Au niveau médical, le Cese demande de « garantir » la présence d’un infirmier de nuit et médecin pour chaque établissement. Il recommande en outre de « réaménager les temps de travail des personnels pour leur assurer des conditions de travail décentes ».

 Des créations de postes dans d’autres catégories de métiers sont préconisées : accompagnants éducatifs, sociaux ou encore psychologiques.

Le 12 avril, lors de son passage au 13h de TF1, Emmanuel Macron s’était d’ailleurs engagé à « faire plus pour les personnels des Ehpad ».

Appel à réduire les inégalités entre territoires

Le constat porté la réforme de la tarification des Ehpad, est aussi sévère. « Une réponse doit lui être apportée », demande le Cese.
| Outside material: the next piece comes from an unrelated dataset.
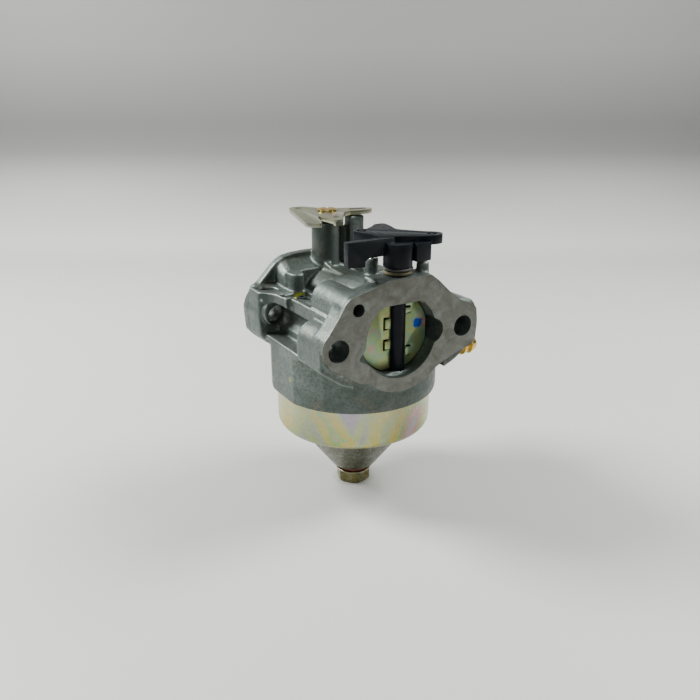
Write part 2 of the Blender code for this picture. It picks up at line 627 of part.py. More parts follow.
def make_throttle_lever(mat, parent):
    top = BORE_Z + LEVER_Z
    low = top - LEVER_T
    plate = prism(lever_outline(), "z", low, top)
    stop = box((8.2, 10.8), (16.9, 18.1), (top - 4.6, top - 0.4))
    lip = prism([(-3.5, 0.1), (-5.9, 0.5), (-5.8, 1.8), (-2.8, 1.4)], "z", top - 1.7, top - 0.4)
    add(plate, stop, lip)
    slot = arc(0.8, (12.2, 13.9), -90 - 18, 90 - 18, 8)
    slot += arc(0.8, (8.2, 15.2), 90 - 18, 270 - 18, 8)
    cuts = [prism(slot, "z", low - 1.0, top + 1.0)]
    cuts.append(rod(THROTTLE_SHAFT_R + GAP, "z", (0.0, THROTTLE_Y), low - 1.0, top + 1.0, 32))
    cuts.append(rod(1.1, "z", (-5.2, 25.2), low - 1.0, top + 1.0, 20))
    cuts.append(rod(1.0, "z", (-3.0, 5.0), low - 1.0, top + 1.0, 20))
    cut(plate, *cuts)
    return finish(plate, "throttle_lever", mat, (0.0, THROTTLE_Y, BORE_Z), parent)


# ---------------------------------------------------------------- choke

def choke_top_outline():
    """Top plate of the choke lever: rear-left finger, rear lobe, right arm."""
    finger = [(-2.9, -18.6), (-3.3, -15.1), (-4.5, -11.9), (-5.3, -8.2), (-4.6, -6.9)]
    finger += [(-3.2, -6.3), (-1.6, -6.6), (0.2, -7.0)]
    lobe = [(3.5, -4.6), (5.7, -2.3), (7.6, -2.0), (9.2, -2.5), (8.9, -5.0), (8.3, -7.5)]
    arm = [(7.2, -11.0), (7.6, -12.9), (11.3, -17.6), (14.8, -20.9), (15.3, -22.6)]
    front = [(13.9, -24.8), (11.6, -25.6), (7.0, -25.9), (1.4, -26.0), (-1.6, -24.8)]
    return (finger + lobe + arm + front + [(-2.8, -22.4)])[::-1]


def make_choke_lever(mat, parent):
    top = BORE_Z + CHOKE_TOP
    low = top - 2.5
    spot = (CHOKE_X, CHOKE_Y)
    shaft = rod(CHOKE_SHAFT_R, "z", spot, BORE_Z - 12.9, BORE_Z + 21.0, 28)
    hub = rod(4.1, "z", spot, BORE_Z + 19.6, low + 1.0, 32)
    plate = prism(choke_top_outline(), "z", low, top)
    web = [(-14.8, 20.6), (-9.5, 20.3), (-9.5, 21.6), (-8.9, 22.2), (-7.8, 22.6)]
    web += [(0.0, 22.6), (0.0, CHOKE_TOP - 0.1), (-14.8, CHOKE_TOP - 0.1)]
    arm = prism(raised(web), "y", -21.4, -19.2)
    leg = box((4.6, 9.4), (-25.6, -23.4), (BORE_Z + 20.8, low + 1.0))
    add(shaft, hub, plate, arm, leg)
    half = 0.7
    slot = box((-9.0, 12.0), (CHOKE_Y - half, CHOKE_Y + half), (BORE_Z - 14.0, BORE_Z + 11.6))
    holes = [rod(0.95, "z", (x, y), low - 1.0, top + 1.0, 20)
             for x, y in ((-2.7, -8.6), (11.9, -22.4))]
    cut(shaft, slot, *holes)
    return finish(shaft, "choke_lever", mat, (CHOKE_X, CHOKE_Y, BORE_Z), parent)


def choke_plate_outline():
    """Disc with a flat right edge and flat top and bottom edges."""
    low = CHOKE_FLOOR + GAP
    high = CHOKE_TOP_FLAT - GAP
    points = flat_round(CHOKE_BORE_R - 0.35, (0.0, 0.0), low, high, 48)
    return [(min(x, 10.9), h) for x, h in points]


def make_choke_plate(mat, parent):
    outline = raised(choke_plate_outline())
    plate = prism(outline, "y", CHOKE_Y - 0.4, CHOKE_Y + 0.4)
    tabs = []
    for x, h in ((-2.9, 4.6), (-2.9, -2.4), (5.2, 7.6), (5.2, -5.4)):
        tabs.append(box((x - 0.8, x + 0.8), (CHOKE_Y - 0.9, CHOKE_Y), (BORE_Z + h - 1.1, BORE_Z + h + 1.1)))
    add(plate, *tabs)
    return finish(plate, "choke_plate", mat, (CHOKE_X, CHOKE_Y, BORE_Z), parent)


# ---------------------------------------------------------------- fittings

def make_nipple(mat):
    """Barbed hose spigot with a through bore."""
    profile = [(1.7, 22.2), (1.7, 27.6), (3.6, 27.9), (3.6, 28.7), (2.3, 28.9)]
    for start in (29.9, 33.2, 36.0):
        profile += [(2.3, start), (3.1, start + 0.1), (2.35, start + 2.4)]
    profile += [(1.9, 38.6), (1.1, 38.6), (1.1, 22.2)]
    nipple = lathe(profile, "x", (INLET_Y, INLET_Z), 24)
    return finish(nipple, "fuel_inlet_nipple", mat)


def coil(radius, wire, pitch, turns, centre, start, name):
    """Compression spring wound along +X."""
    bm = bmesh.new()
    steps = int(12 * turns)
    rings = []
    for i in range(steps + 1):
        t = 2 * pi * i / 12
        hub = Vector((start + pitch * i / 12, centre[0], centre[1]))
        out = Vector((0.0, cos(t), sin(t)))
        ring = []
        for k in range(6):
            a = 2 * pi * k / 6
            spot = hub + out * (radius + wire * cos(a)) + Vector((wire * sin(a), 0.0, 0.0))
            ring.append(bm.verts.new(spot))
        rings.append(ring)
    for one, two in zip(rings, rings[1:]):
        join_rings(bm, one, two, 6)
    bm.faces.new(rings[0])
    bm.faces.new(rings[-1][::-1])
    return from_bmesh(name, bm)


def make_mixture_screw(brass, steel):
    spot = (MIXTURE_Y, BORE_Z + MIXTURE_H)
    profile = [(0.0, 10.4), (0.3, 10.4), (1.6, 13.0), (1.6, 20.6), (2.9, 20.6), (2.9, 23.0)]
    profile += [(2.5, 23.4), (0.0, 23.4)]
    screw = lathe(profile, "x", spot, 28)
    high = BORE_Z + MIXTURE_H
    slot = box((22.4, 24.0), (MIXTURE_Y - 0.4, MIXTURE_Y + 0.4), (high - 4.0, high + 4.0))
    cut(screw, slot)
    finish(screw, "mixture_screw", brass, (20.0, MIXTURE_Y, high))
    spring = coil(2.3, 0.3, 0.85, 2.6, spot, 17.85, "spring")
    finish(spring, "mixture_screw_spring", steel)


def make_plugs(mat):
    top = BORE_Z + 13.2
    plug = [(0.0, BORE_Z + 12.1), (1.3, BORE_Z + 12.1), (1.3, top), (0.9, top + 0.25)]
    finish(lathe(plug + [(0.0, top + 0.35)], "z", (8.8, 17.9), 28), "port_plug", mat)
    high = BORE_Z + 19.4
    ball = [(0.0, high - 2.4), (0.95, high - 2.4), (0.95, high), (0.6, high + 0.35)]
    finish(lathe(ball + [(0.0, high + 0.5)], "z", (-0.6, -11.0), 20), "channel_plug", mat)


def main():
    clear_scene()
    alloy = material("die_cast_alloy", (0.42, 0.44, 0.42), 0.48, 0.7)
    bowl_zinc = material("yellow_zinc_bowl", (0.62, 0.60, 0.42), 0.32, 0.85)
    bolt_zinc = material("olive_zinc_bolt", (0.40, 0.37, 0.20), 0.35, 0.85)
    lever_zinc = material("pale_zinc_lever", (0.60, 0.59, 0.50), 0.35, 0.85)
    plate_zinc = material("choke_plate_zinc", (0.68, 0.68, 0.52), 0.35, 0.75)
    brass = material("brass", (0.70, 0.50, 0.18), 0.30, 0.95)
    steel = material("steel", (0.56, 0.57, 0.58), 0.30, 0.95)
    black = material("black_plastic", (0.03, 0.033, 0.035), 0.42, 0.0)
    rubber = material("black_rubber", (0.02, 0.02, 0.02), 0.7, 0.0)
    fibre = material("red_fibre", (0.22, 0.03, 0.02), 0.7, 0.0)
    felt = material("beige_felt", (0.42, 0.38, 0.26), 0.95, 0.0)
    foam = material("dark_foam", (0.05, 0.05, 0.045), 0.9, 0.0)
    nylon = material("white_nylon", (0.72, 0.72, 0.68), 0.5, 0.0)
    resin = material("float_resin", (0.75, 0.73, 0.64), 0.5, 0.0)
    throttle = axis_empty("throttle_axis", (0.0, THROTTLE_Y, BORE_Z))
    choke = axis_empty("choke_axis", (CHOKE_X, CHOKE_Y, BORE_Z))
    make_body(alloy)
    make_bowl(bowl_zinc)
    make_bolt(bolt_zinc)
    make_seals(rubber, fibre, felt, foam, nylon)
    make_float(resin)
    make_valve(steel, brass, steel)
    make_jets(brass, black)
    make_throttle_shaft(brass, throttle)
    make_throttle_plate(brass, steel, throttle)
    make_throttle_lever(lever_zinc, throttle)
    make_choke_lever(black, choke)
    make_choke_plate(plate_zinc, choke)
    make_nipple(brass)
    make_mixture_screw(brass, steel)
    make_plugs(steel)


main()
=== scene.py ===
from math import cos, pi, radians, sin

import bmesh
import bpy
import numpy as np
from mathutils import Matrix, Vector


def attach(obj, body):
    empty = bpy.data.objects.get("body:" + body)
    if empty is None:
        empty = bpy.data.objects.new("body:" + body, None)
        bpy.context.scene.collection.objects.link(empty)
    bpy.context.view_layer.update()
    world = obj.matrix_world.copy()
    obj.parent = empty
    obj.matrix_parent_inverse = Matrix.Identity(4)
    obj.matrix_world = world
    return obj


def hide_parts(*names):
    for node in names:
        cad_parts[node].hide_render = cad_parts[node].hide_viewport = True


# Lengths are millimetres in the part's frame until a mesh is made.
MM = 0.001
AXIS = (0.0, 0.0)               # upright axis of skirt, bowl and bolt
BORE = 57.6                     # height of the bore's axis
FRONT_Y = -27.0                 # choke flange face
REAR_Y = 22.5                   # engine flange face
SKIRT_Z = 35.4                  # lower end of the skirt, above the bowl
THROTTLE = (0.0, 16.0)          # upright axis of the throttle shaft
CHOKE = (0.9, -21.8)            # upright axis of the choke shaft
INLET = (-12.0, 44.4)           # axis of the fuel spigot, as y and z
BOWL_R = 24.3
THROTTLE_TOP = BORE + 29.2      # upper face of the throttle lever
CHOKE_TOP = BORE + 27.4         # upper face of the choke lever
FELT_LOW = BORE + 17.4
SEAL_LOW = BORE + 26.5

SPARE = 1.0                     # how far machined faces move out before they are cut back
TOUCH = 0.02                    # reach within which a point counts as on a face
FAR = 60.0                      # past the part on every side
VOXEL = 0.36
CASTING_TRIANGLES = 188000

LENS = 36.0
SENSOR = 36.0
CAMERA_SPOT = (-0.10804, -0.17643, 0.12360)     # metres
CAMERA_BACK = (-0.48424, -0.80021, 0.35380)     # from the aim towards the camera
VIEW = (0.5177, 0.8555)                         # level direction of the camera's view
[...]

Le rapport met en lumière le grand écart entre les tarifs des places dans les Ehpad, selon leur localisation. Ils peuvent varier du simple au double : de 1612 euros dans la Meuse à 3154 euros à Paris. Le prix moyen en France s’élevait à 1949 euros en 2016, loin de la pension reçue en moyenne par les retraités, qui atteignait 1376 euros fin 2015.

La réforme de la tarification n’a pas permis de limiter la part du tarif dédié à l’hébergement, celle qui constitue l’essentiel du reste à charge pour les résidents et leurs familles et qui est susceptible de varier le plus d’un endroit à l’autre.

Elle n’a pas non plus permis de réduire les disparités entre les départements, souligne le Cese. Il appelle à « revaloriser immédiatement le tarif soins », et à fixer d’autres critères (en dehors des besoins en soins et du  niveau de dépendances des résidents) dans la définition des dotations aux Ehpad.

Jugeant que le « système en vigueur est facteur d’inégalités », le Cese souligne que même si les départements sont autonomes dans la gestion de la politique de l’âge et du handicap, la Caisse nationale de solidarité pour l'autonomie a pour mission de « préserver l’égalité des usagers ».

« Ce sont maintenant les différences dans les niveaux des aides qu’il faut soit réduire, soit justifier », estime le Cese. Sans écarter l’existence de spécificités locales, il recommande qu’un travail de rapprochement des niveaux de l’APA (allocation personnalisée à l'autonomie) soit conduit par la Caisse Nationale de Solidarité pour l'Autonomie, « en lien avec les départements ».

Cette série de recommandations intervient alors que le ministère de la Santé doit dévoiler ce mois-ci une feuille de route sur la prise en charge des personnes âgées, et préciser ses solutions « d’ici la fin de l’année ».